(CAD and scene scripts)
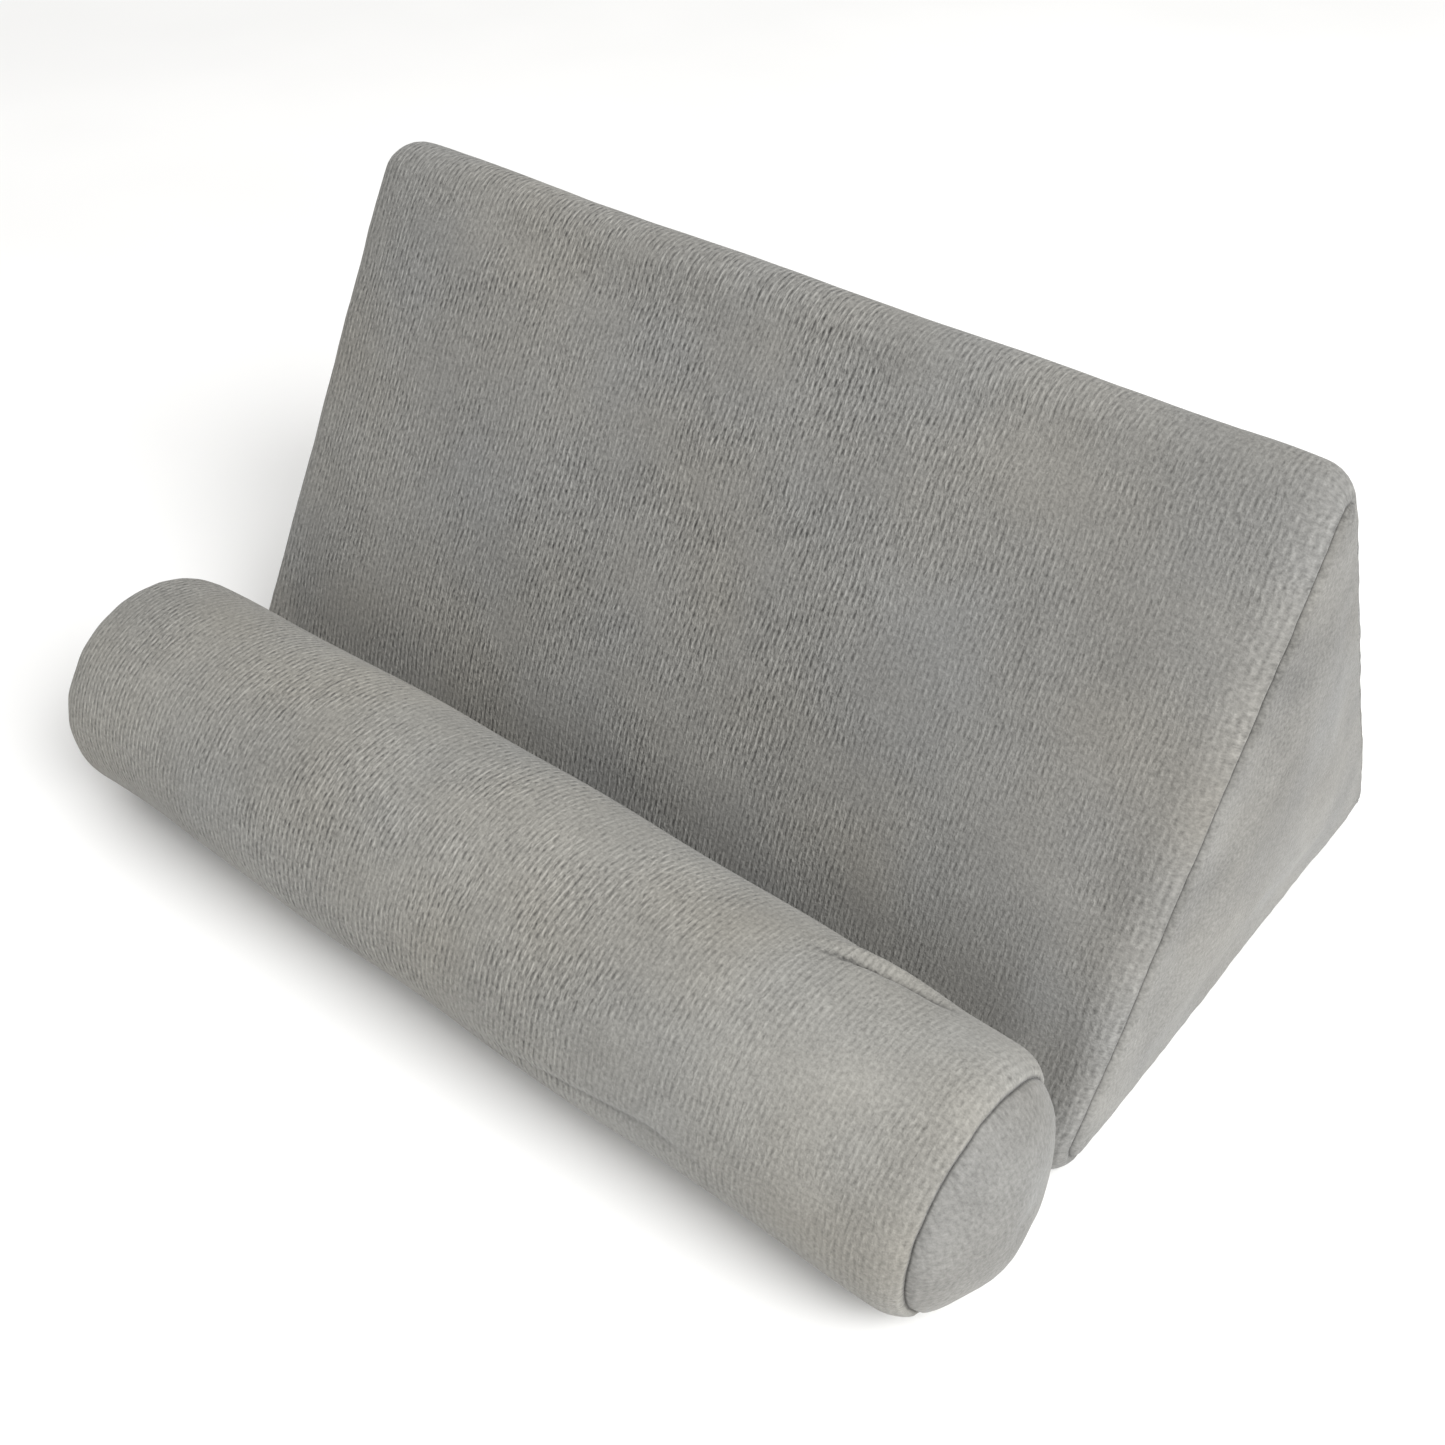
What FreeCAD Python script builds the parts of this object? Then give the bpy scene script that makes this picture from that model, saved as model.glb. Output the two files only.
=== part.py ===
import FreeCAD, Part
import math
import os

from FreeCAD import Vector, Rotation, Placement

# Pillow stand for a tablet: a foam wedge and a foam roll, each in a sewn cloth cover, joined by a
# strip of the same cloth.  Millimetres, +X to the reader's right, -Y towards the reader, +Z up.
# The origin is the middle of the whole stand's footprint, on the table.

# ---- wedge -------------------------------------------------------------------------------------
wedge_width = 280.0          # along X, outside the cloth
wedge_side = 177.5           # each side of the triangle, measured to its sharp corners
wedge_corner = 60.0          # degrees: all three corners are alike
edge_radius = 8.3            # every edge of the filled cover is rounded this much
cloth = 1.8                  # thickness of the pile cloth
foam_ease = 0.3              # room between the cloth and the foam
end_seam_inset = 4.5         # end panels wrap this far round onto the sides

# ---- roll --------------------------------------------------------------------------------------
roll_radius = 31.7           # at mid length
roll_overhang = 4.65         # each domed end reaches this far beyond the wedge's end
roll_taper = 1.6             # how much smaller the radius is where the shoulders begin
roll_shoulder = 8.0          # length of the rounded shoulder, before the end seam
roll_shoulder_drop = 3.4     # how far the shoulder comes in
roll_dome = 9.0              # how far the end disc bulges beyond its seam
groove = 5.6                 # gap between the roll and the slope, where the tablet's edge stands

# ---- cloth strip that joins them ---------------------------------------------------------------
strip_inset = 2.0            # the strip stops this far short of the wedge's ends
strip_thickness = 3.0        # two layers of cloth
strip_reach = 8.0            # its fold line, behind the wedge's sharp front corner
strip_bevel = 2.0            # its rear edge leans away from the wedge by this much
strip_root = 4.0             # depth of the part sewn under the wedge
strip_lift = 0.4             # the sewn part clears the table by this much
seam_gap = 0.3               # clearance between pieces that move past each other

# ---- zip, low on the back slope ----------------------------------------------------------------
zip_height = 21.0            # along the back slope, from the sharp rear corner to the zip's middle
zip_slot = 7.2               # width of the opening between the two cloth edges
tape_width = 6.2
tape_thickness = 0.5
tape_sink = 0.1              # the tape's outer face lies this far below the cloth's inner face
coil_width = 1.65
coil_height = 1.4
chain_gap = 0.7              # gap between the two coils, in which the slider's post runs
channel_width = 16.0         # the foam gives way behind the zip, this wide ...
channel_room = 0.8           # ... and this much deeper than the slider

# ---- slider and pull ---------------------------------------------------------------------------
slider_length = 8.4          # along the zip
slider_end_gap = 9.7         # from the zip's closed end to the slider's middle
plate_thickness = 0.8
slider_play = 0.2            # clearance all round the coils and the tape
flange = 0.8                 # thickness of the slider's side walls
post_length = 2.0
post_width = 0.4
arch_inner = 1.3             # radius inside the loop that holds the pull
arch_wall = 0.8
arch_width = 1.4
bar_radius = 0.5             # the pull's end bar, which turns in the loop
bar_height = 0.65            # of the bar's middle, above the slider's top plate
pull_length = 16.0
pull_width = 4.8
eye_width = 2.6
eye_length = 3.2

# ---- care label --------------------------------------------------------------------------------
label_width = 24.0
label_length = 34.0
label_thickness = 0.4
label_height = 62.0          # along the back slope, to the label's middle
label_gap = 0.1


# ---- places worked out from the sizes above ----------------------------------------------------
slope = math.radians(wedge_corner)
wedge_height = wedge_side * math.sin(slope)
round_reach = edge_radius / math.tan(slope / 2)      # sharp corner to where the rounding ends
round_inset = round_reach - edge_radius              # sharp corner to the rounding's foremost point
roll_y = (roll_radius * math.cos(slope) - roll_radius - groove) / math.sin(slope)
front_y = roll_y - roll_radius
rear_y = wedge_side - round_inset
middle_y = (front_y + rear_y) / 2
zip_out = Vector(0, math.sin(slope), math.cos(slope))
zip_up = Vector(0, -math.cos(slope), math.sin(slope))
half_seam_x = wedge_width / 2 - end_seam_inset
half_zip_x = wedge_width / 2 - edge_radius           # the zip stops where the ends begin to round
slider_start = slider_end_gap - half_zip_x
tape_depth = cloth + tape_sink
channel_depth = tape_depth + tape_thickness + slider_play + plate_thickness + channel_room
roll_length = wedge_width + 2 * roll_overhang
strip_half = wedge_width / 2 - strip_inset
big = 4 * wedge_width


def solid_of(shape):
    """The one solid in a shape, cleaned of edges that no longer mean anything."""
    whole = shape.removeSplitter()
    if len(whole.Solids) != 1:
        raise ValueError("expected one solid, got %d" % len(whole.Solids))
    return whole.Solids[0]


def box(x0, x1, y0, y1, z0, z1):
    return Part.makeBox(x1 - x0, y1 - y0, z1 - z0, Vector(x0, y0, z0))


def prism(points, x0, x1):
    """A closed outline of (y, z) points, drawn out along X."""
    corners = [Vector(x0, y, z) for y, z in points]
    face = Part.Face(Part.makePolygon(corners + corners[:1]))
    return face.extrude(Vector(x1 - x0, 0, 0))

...

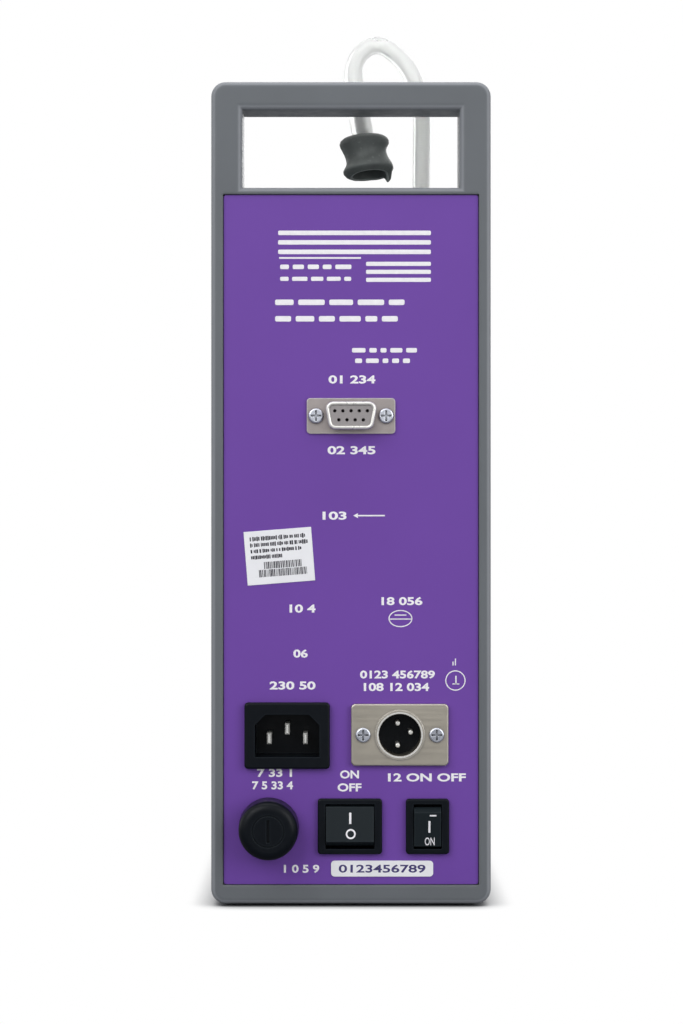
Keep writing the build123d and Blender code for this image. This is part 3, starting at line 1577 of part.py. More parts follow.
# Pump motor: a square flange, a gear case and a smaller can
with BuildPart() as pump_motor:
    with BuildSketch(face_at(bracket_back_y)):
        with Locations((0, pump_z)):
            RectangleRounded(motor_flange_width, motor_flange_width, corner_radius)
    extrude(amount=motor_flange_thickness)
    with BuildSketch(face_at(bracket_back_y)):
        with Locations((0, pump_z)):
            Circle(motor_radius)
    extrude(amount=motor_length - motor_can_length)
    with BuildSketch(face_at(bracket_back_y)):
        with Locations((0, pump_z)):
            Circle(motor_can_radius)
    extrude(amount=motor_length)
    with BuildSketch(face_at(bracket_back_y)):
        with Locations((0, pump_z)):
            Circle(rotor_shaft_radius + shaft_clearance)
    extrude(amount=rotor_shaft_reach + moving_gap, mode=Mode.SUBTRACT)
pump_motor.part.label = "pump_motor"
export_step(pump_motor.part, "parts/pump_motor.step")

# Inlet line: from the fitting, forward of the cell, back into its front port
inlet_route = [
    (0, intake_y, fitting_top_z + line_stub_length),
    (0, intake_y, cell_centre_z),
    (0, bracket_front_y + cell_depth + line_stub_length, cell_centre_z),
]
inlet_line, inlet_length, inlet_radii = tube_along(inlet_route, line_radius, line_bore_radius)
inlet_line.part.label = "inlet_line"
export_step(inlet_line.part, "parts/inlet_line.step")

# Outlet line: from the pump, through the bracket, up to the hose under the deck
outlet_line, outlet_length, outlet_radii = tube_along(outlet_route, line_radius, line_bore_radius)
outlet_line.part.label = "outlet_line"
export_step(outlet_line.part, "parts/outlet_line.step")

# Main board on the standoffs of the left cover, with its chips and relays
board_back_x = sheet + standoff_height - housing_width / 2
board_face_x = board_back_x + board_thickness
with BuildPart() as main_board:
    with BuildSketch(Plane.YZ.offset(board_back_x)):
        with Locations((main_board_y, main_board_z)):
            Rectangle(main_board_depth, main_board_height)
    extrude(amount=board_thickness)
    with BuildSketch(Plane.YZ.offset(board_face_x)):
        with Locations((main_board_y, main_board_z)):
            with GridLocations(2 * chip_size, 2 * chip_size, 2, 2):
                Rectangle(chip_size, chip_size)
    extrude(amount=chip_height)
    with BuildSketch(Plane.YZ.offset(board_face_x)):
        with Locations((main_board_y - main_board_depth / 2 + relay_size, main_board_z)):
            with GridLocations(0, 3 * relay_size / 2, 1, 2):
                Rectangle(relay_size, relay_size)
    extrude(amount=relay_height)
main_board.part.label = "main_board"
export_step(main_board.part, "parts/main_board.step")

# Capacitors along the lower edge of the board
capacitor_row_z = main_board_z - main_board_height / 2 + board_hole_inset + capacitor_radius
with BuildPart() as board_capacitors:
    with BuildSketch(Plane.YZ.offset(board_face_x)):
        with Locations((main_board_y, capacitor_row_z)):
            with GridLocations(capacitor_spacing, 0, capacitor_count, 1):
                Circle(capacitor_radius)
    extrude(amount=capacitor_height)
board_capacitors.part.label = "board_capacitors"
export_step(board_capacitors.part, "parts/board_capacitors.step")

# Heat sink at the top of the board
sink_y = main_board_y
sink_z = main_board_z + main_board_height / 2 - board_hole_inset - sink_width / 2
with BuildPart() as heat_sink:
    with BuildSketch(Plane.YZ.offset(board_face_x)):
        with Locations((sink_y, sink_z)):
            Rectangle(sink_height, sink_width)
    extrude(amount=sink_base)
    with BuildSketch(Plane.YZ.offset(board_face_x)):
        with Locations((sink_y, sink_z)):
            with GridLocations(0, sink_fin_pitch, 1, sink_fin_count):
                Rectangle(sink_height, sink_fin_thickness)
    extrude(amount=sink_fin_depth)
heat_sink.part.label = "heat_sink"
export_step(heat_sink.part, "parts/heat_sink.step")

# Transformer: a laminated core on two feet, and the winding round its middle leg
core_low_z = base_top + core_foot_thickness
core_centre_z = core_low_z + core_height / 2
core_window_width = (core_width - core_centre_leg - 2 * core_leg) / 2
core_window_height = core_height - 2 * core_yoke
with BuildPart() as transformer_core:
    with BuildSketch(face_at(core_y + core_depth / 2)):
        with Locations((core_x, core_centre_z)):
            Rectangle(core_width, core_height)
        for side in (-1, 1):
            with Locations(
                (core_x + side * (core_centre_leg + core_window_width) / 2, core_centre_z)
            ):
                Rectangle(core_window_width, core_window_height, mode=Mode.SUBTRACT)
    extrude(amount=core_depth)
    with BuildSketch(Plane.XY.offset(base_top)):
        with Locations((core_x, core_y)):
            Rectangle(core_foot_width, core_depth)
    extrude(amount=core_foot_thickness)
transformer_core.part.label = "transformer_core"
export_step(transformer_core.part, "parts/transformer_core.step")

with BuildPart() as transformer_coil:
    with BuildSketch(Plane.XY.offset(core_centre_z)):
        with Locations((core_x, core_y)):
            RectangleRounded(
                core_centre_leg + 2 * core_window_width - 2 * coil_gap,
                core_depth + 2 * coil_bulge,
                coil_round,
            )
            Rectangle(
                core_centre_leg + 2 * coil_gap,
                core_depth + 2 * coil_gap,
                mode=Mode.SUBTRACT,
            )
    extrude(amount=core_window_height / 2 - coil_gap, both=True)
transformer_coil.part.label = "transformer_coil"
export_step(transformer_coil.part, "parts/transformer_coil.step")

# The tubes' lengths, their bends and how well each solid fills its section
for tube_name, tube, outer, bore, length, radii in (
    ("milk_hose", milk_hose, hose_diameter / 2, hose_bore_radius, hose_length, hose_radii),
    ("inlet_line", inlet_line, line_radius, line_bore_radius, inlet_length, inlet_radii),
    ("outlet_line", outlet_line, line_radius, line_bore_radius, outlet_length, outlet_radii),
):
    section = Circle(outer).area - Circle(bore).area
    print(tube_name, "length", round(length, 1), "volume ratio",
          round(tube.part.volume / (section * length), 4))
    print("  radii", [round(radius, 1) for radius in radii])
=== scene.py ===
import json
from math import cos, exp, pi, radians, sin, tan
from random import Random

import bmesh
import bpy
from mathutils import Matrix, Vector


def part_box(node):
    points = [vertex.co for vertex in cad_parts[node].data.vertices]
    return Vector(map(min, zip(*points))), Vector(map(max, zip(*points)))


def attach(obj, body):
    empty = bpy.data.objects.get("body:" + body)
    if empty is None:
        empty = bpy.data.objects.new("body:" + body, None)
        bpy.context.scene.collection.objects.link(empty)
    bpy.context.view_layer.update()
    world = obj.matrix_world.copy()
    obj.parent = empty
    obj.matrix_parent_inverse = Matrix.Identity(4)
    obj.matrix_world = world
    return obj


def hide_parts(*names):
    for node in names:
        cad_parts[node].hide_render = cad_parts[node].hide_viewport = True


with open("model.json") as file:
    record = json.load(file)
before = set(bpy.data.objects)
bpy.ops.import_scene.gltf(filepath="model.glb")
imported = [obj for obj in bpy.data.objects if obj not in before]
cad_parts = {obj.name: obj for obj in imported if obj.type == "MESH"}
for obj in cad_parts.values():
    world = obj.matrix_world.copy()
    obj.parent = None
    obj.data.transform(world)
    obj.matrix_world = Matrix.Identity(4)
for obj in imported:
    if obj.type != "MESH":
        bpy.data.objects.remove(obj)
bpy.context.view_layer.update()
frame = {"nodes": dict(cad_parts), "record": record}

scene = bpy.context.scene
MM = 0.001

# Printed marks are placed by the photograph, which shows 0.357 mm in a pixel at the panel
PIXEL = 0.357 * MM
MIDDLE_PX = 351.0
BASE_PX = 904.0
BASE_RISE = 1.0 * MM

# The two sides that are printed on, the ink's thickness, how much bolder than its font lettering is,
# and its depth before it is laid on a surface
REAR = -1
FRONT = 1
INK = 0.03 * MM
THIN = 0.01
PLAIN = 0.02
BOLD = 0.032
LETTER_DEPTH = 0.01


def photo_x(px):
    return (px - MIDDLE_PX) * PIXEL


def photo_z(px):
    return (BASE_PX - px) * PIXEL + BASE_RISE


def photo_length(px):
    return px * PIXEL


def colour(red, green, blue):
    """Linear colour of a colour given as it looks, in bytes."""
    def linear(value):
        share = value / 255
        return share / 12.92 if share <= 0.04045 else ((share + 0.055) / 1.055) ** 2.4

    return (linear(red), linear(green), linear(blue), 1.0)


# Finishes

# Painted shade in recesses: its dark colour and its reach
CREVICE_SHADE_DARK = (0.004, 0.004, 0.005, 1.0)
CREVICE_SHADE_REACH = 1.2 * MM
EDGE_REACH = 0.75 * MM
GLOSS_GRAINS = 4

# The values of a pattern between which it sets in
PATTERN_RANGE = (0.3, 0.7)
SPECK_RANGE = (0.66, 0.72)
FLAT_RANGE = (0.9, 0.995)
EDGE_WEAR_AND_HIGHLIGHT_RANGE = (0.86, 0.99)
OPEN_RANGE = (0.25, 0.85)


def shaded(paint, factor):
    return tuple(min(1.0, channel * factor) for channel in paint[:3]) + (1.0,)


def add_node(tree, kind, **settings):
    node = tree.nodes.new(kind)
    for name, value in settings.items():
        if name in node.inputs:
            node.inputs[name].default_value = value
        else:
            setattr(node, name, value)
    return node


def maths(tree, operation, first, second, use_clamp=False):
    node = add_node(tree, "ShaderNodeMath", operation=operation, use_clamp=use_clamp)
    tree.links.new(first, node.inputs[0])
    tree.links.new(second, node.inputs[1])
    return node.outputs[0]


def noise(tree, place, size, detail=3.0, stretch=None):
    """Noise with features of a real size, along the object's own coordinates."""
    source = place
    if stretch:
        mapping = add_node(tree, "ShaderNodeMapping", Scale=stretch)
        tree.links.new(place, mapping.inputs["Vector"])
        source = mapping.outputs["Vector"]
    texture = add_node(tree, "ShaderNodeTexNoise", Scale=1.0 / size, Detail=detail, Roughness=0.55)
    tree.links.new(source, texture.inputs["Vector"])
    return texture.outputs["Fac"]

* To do
Above are the entries. Quote exactly the lines from the one bearing "# The tubes'" through the one bearing "cad_parts[node].hide_render = cad_parts[node].hide_viewport".

* The reply
# The tubes' lengths, their bends and how well each solid fills its section
for tube_name, tube, outer, bore, length, radii in (
    ("milk_hose", milk_hose, hose_diameter / 2, hose_bore_radius, hose_length, hose_radii),
    ("inlet_line", inlet_line, line_radius, line_bore_radius, inlet_length, inlet_radii),
    ("outlet_line", outlet_line, line_radius, line_bore_radius, outlet_length, outlet_radii),
):
    section = Circle(outer).area - Circle(bore).area
    print(tube_name, "length", round(length, 1), "volume ratio",
          round(tube.part.volume / (section * length), 4))
    print("  radii", [round(radius, 1) for radius in radii])
=== scene.py ===
import json
from math import cos, exp, pi, radians, sin, tan
from random import Random

import bmesh
import bpy
from mathutils import Matrix, Vector


def part_box(node):
    points = [vertex.co for vertex in cad_parts[node].data.vertices]
    return Vector(map(min, zip(*points))), Vector(map(max, zip(*points)))


def attach(obj, body):
    empty = bpy.data.objects.get("body:" + body)
    if empty is None:
        empty = bpy.data.objects.new("body:" + body, None)
        bpy.context.scene.collection.objects.link(empty)
    bpy.context.view_layer.update()
    world = obj.matrix_world.copy()
    obj.parent = empty
    obj.matrix_parent_inverse = Matrix.Identity(4)
    obj.matrix_world = world
    return obj


def hide_parts(*names):
    for node in names:
        cad_parts[node].hide_render = cad_parts[node].hide_viewport = True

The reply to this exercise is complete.